== Task directions ==
Provide again, from the entries below, every line from the one containing "for number, share" through the one containing "if empty is", exactly as written, and no other line.

[start]

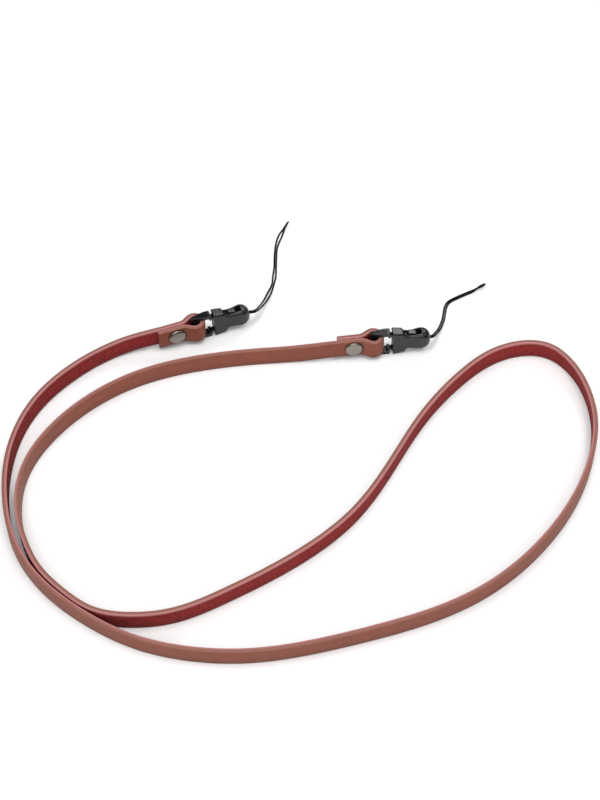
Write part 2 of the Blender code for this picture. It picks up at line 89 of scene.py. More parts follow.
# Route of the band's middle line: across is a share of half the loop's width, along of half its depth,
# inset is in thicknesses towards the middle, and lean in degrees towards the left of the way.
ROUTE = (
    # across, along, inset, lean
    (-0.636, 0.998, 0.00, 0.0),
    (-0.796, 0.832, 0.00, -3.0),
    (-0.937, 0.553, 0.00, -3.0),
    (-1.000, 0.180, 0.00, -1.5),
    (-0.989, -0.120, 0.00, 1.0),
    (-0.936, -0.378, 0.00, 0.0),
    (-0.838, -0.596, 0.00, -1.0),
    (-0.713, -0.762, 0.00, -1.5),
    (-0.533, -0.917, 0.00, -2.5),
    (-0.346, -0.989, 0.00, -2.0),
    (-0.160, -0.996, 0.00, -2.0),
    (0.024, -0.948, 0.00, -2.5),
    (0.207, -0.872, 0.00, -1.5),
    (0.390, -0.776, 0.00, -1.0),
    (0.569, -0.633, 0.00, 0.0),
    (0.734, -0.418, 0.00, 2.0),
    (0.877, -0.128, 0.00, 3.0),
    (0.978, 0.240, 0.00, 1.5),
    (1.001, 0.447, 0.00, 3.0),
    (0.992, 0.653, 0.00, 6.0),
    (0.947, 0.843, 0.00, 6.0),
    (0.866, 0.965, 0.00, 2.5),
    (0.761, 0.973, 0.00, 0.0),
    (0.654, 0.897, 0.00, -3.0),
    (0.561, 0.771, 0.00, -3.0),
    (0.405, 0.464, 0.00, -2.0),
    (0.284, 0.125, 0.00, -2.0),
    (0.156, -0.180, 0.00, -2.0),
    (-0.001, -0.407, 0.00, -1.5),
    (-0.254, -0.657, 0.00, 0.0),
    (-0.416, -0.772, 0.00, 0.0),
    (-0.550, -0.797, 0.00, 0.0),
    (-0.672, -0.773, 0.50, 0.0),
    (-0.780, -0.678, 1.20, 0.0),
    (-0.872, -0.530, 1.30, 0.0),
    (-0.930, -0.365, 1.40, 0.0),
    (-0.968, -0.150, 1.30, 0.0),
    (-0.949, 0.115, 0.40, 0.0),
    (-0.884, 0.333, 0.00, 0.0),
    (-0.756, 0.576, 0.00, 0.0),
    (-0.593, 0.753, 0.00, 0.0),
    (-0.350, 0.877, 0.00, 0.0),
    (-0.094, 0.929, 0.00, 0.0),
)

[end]
[start]

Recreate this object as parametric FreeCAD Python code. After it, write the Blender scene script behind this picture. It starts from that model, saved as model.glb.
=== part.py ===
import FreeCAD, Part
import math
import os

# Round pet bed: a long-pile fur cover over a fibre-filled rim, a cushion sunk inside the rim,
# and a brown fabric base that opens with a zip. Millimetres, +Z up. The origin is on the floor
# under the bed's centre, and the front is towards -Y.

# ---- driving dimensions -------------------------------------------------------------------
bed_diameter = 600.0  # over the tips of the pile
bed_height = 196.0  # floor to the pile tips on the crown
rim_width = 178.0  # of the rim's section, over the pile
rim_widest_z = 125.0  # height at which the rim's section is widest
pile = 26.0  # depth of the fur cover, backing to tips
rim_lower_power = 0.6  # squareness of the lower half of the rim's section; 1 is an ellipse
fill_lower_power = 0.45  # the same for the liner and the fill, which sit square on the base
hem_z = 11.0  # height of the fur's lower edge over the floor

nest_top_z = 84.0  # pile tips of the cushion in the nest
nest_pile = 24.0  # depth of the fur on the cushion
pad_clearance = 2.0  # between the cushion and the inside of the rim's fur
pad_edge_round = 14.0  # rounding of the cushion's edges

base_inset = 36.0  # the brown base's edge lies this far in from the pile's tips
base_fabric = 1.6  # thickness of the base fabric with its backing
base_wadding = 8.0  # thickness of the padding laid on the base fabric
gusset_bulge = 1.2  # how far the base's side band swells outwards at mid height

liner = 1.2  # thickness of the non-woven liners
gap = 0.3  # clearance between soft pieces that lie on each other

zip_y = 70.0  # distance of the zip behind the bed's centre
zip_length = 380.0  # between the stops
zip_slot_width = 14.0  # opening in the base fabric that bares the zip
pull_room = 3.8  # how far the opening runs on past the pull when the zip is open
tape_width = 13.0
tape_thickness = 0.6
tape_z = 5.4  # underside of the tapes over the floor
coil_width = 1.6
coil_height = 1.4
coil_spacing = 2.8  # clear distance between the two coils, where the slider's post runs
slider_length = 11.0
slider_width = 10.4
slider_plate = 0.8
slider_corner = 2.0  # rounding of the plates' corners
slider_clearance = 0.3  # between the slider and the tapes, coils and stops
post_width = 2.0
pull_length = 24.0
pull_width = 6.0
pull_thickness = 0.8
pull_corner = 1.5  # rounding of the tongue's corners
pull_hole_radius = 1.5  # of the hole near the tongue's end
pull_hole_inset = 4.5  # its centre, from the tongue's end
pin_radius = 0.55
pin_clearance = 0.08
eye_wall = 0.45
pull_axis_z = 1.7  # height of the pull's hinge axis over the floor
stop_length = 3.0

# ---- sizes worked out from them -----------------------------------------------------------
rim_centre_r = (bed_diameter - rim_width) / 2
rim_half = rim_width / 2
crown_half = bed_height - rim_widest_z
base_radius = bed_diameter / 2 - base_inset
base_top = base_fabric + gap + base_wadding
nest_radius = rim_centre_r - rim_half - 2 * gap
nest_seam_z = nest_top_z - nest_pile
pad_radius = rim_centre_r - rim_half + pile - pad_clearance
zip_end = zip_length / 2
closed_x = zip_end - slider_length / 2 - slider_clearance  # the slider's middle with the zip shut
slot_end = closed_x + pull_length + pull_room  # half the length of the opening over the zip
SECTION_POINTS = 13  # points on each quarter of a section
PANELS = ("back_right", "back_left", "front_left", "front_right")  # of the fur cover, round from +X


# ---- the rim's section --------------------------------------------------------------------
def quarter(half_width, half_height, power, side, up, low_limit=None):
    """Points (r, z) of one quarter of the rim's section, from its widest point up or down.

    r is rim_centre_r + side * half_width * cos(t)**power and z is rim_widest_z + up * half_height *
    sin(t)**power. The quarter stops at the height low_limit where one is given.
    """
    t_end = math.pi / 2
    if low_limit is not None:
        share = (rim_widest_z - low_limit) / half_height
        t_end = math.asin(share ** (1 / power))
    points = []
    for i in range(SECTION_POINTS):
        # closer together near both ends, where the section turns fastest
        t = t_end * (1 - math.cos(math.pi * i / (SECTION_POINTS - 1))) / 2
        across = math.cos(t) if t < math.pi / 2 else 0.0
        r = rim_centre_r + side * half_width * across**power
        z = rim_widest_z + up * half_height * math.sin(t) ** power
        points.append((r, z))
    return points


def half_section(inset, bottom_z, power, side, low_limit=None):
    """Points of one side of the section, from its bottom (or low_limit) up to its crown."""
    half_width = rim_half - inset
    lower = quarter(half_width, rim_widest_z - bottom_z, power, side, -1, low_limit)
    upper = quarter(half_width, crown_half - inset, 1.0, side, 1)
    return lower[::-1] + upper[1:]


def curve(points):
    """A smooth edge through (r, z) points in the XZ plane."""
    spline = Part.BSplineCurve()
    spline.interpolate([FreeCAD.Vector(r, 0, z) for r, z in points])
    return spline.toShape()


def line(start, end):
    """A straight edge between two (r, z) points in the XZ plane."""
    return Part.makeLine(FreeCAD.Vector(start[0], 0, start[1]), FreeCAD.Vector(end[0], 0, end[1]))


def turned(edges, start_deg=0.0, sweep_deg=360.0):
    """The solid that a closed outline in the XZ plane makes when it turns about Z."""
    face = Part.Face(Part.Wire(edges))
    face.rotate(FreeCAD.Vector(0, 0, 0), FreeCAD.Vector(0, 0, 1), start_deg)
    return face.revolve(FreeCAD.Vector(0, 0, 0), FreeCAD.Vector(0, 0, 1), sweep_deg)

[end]
[start]

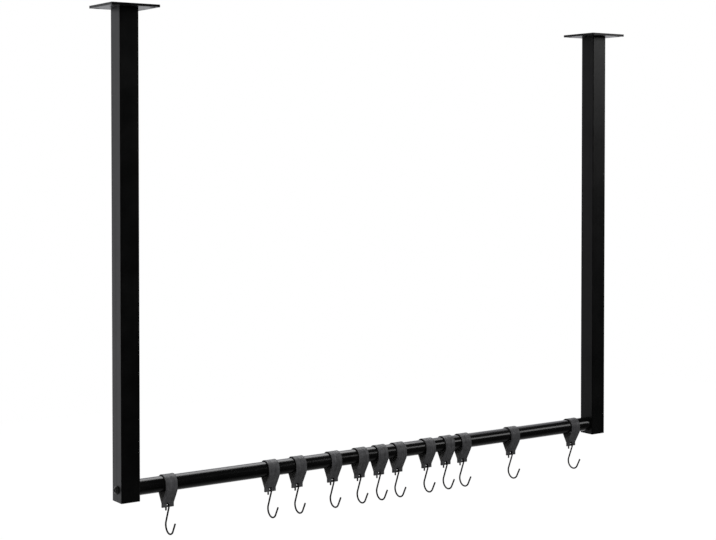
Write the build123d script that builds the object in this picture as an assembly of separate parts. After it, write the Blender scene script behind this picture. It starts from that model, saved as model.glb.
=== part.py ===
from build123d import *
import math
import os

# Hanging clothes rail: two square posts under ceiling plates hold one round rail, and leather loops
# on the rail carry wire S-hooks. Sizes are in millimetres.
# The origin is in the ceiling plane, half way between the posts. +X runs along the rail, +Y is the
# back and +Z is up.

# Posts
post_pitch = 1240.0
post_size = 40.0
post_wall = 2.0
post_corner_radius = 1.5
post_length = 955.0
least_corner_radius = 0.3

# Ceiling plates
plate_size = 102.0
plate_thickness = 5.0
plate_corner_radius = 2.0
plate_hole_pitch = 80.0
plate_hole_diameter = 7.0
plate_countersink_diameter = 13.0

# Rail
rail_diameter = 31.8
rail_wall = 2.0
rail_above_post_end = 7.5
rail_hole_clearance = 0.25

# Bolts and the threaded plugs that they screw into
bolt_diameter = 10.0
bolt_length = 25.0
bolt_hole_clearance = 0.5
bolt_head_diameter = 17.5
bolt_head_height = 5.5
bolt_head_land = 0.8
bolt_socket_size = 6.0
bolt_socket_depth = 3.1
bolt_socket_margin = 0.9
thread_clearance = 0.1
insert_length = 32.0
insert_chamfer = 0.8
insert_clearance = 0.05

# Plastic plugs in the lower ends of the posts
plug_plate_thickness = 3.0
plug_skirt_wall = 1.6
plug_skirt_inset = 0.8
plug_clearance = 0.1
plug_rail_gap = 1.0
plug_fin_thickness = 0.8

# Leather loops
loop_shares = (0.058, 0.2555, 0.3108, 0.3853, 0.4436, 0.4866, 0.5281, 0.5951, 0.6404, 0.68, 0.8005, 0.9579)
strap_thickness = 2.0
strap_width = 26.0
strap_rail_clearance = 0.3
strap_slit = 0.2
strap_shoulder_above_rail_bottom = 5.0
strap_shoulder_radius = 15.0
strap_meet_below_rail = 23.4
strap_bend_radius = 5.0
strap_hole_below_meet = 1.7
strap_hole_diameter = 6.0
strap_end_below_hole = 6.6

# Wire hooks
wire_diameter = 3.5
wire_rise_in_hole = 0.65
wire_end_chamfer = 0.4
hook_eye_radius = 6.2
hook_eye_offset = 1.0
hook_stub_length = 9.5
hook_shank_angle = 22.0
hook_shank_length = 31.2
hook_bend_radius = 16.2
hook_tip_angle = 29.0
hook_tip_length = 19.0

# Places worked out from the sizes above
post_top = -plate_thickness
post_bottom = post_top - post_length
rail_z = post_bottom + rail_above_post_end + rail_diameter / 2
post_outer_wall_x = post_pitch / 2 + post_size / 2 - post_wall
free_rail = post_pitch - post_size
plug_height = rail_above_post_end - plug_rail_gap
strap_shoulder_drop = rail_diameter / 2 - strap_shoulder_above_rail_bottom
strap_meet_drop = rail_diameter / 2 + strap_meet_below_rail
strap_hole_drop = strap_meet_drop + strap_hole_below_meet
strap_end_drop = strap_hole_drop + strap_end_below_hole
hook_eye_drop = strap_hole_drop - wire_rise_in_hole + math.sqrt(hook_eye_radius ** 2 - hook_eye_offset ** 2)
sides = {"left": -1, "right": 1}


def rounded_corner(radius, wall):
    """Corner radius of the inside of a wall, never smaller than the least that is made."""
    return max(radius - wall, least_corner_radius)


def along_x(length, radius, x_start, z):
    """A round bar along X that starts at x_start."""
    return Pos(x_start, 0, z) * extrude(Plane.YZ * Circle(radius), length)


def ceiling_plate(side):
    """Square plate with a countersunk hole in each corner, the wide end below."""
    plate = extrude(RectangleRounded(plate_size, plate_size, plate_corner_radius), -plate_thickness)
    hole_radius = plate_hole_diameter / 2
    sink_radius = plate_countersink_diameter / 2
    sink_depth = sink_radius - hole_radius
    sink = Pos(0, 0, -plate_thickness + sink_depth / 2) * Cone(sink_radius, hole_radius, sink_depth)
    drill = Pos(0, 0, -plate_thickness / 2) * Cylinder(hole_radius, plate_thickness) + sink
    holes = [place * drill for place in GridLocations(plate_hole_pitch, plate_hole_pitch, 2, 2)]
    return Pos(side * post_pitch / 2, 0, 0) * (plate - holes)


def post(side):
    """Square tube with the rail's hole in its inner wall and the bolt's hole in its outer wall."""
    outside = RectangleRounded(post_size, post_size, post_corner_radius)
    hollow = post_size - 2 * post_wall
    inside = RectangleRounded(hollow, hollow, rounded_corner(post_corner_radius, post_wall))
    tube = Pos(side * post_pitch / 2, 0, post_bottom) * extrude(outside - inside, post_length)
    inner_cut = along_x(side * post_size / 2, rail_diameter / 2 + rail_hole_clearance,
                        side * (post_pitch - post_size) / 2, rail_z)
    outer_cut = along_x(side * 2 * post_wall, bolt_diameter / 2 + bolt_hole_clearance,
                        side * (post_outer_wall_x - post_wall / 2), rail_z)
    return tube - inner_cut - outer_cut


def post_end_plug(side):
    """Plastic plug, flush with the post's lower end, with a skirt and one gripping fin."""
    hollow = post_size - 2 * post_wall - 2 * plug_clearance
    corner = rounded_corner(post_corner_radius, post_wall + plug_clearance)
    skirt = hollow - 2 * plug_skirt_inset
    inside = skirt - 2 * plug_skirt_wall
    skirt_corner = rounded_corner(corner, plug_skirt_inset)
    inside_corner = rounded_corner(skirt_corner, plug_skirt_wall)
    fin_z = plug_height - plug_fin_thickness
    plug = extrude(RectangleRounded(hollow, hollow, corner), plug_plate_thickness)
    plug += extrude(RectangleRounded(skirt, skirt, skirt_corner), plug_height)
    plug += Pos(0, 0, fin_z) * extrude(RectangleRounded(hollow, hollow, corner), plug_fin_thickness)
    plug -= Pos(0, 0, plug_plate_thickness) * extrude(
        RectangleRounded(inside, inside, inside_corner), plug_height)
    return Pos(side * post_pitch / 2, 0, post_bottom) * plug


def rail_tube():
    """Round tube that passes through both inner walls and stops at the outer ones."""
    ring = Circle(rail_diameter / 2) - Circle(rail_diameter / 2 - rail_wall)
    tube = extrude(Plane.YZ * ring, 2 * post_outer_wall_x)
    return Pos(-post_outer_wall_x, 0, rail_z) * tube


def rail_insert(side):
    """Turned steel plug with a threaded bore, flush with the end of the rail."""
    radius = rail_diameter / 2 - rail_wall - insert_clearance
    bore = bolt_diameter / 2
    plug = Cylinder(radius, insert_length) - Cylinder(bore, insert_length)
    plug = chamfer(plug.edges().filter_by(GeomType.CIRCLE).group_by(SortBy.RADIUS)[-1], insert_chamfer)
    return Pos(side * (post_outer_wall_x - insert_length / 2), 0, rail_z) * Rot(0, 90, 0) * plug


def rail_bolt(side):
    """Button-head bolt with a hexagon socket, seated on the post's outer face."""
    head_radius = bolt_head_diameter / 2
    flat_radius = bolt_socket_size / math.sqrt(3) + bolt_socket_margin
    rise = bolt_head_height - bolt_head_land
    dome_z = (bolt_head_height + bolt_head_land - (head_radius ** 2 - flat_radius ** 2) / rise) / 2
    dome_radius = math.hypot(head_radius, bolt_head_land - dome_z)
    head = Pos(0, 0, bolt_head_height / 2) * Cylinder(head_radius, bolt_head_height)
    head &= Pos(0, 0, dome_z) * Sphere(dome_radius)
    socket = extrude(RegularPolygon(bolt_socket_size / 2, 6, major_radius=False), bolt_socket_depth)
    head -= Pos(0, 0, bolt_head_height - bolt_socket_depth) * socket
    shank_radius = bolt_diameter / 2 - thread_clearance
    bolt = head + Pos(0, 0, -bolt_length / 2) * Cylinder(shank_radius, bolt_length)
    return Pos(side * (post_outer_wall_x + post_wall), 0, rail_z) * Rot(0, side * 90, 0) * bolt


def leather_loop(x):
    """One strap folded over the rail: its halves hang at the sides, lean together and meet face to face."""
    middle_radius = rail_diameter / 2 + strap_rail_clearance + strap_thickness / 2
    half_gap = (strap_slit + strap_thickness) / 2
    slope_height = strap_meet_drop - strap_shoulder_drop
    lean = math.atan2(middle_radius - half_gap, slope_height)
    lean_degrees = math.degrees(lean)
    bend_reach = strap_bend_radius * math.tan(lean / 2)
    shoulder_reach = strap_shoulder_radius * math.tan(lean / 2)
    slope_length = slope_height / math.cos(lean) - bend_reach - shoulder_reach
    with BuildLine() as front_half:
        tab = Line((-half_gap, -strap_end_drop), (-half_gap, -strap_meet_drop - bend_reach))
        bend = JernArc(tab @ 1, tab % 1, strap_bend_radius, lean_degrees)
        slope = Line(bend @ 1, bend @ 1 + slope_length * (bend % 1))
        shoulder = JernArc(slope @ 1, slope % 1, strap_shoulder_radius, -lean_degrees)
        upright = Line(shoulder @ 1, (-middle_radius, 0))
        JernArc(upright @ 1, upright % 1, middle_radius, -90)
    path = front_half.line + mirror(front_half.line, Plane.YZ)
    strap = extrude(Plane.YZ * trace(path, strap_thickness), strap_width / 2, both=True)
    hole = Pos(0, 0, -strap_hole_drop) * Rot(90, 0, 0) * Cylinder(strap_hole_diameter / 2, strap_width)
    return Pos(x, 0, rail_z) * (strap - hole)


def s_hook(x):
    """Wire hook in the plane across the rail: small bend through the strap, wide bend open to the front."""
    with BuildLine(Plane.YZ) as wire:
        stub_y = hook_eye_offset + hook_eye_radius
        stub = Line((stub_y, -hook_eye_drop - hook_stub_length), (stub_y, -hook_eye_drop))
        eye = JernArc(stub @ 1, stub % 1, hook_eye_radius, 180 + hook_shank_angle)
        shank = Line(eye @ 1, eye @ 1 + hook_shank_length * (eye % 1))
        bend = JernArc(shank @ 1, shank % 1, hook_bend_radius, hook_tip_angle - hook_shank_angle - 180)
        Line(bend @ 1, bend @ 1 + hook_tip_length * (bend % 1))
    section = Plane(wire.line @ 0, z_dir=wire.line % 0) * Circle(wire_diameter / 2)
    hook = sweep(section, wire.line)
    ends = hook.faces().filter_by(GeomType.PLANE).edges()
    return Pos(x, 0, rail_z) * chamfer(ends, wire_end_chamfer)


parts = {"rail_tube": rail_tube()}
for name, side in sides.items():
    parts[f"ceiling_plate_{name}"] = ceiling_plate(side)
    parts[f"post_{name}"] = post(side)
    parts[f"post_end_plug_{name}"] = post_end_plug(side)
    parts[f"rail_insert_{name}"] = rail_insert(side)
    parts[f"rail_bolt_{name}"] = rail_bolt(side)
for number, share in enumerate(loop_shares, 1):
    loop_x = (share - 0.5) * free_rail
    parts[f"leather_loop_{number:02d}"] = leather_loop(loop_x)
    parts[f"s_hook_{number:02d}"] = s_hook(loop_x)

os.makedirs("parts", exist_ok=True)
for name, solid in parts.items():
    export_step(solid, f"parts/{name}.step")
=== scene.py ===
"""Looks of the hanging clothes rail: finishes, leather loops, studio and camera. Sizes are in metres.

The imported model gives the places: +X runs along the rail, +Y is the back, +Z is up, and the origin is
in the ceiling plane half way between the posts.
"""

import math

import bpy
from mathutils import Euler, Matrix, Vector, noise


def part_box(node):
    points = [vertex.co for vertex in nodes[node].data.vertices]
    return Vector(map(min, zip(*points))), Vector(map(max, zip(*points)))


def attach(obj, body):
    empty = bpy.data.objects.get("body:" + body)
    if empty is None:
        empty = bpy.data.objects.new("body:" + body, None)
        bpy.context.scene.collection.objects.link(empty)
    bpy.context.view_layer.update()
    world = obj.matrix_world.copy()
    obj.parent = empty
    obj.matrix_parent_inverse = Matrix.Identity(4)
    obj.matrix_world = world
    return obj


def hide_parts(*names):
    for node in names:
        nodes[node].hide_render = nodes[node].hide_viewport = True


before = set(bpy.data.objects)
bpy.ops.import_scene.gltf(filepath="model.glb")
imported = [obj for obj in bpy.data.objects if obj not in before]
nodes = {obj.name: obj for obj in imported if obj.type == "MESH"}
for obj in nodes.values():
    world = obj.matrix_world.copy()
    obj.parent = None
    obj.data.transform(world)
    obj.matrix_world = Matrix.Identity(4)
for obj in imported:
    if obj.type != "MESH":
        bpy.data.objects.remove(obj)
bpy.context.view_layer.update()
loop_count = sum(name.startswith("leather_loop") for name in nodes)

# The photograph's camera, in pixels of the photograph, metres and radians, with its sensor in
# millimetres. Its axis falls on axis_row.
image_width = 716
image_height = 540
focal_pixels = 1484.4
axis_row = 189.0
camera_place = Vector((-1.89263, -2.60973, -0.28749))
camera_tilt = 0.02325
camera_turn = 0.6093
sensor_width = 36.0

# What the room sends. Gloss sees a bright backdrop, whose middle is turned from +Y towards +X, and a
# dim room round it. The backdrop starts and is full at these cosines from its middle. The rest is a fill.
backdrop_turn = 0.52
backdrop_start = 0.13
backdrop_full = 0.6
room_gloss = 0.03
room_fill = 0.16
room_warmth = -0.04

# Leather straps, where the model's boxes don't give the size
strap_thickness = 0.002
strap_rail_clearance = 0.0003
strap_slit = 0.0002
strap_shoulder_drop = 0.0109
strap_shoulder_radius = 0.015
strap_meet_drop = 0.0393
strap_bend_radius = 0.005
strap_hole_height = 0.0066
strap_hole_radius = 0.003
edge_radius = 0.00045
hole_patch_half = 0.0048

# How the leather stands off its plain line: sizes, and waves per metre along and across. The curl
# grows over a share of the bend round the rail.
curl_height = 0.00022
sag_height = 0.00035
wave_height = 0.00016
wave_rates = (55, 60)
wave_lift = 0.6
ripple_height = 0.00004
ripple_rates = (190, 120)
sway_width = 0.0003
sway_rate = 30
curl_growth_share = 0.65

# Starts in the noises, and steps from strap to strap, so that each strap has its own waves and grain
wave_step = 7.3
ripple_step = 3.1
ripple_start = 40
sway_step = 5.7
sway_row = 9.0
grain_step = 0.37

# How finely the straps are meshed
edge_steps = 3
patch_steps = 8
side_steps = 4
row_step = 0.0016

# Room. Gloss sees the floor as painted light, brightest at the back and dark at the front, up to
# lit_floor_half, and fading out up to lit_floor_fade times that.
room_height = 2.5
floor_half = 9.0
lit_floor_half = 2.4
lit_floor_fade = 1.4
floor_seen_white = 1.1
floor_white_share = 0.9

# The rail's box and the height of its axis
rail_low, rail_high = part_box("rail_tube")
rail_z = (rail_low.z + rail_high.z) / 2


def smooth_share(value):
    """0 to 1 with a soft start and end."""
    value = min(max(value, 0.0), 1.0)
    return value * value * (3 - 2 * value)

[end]

== Task output ==
for number, share in enumerate(loop_shares, 1):
    loop_x = (share - 0.5) * free_rail
    parts[f"leather_loop_{number:02d}"] = leather_loop(loop_x)
    parts[f"s_hook_{number:02d}"] = s_hook(loop_x)

os.makedirs("parts", exist_ok=True)
for name, solid in parts.items():
    export_step(solid, f"parts/{name}.step")
=== scene.py ===
"""Looks of the hanging clothes rail: finishes, leather loops, studio and camera. Sizes are in metres.

The imported model gives the places: +X runs along the rail, +Y is the back, +Z is up, and the origin is
in the ceiling plane half way between the posts.
"""

import math

import bpy
from mathutils import Euler, Matrix, Vector, noise


def part_box(node):
    points = [vertex.co for vertex in nodes[node].data.vertices]
    return Vector(map(min, zip(*points))), Vector(map(max, zip(*points)))


def attach(obj, body):
    empty = bpy.data.objects.get("body:" + body)
    if empty is None:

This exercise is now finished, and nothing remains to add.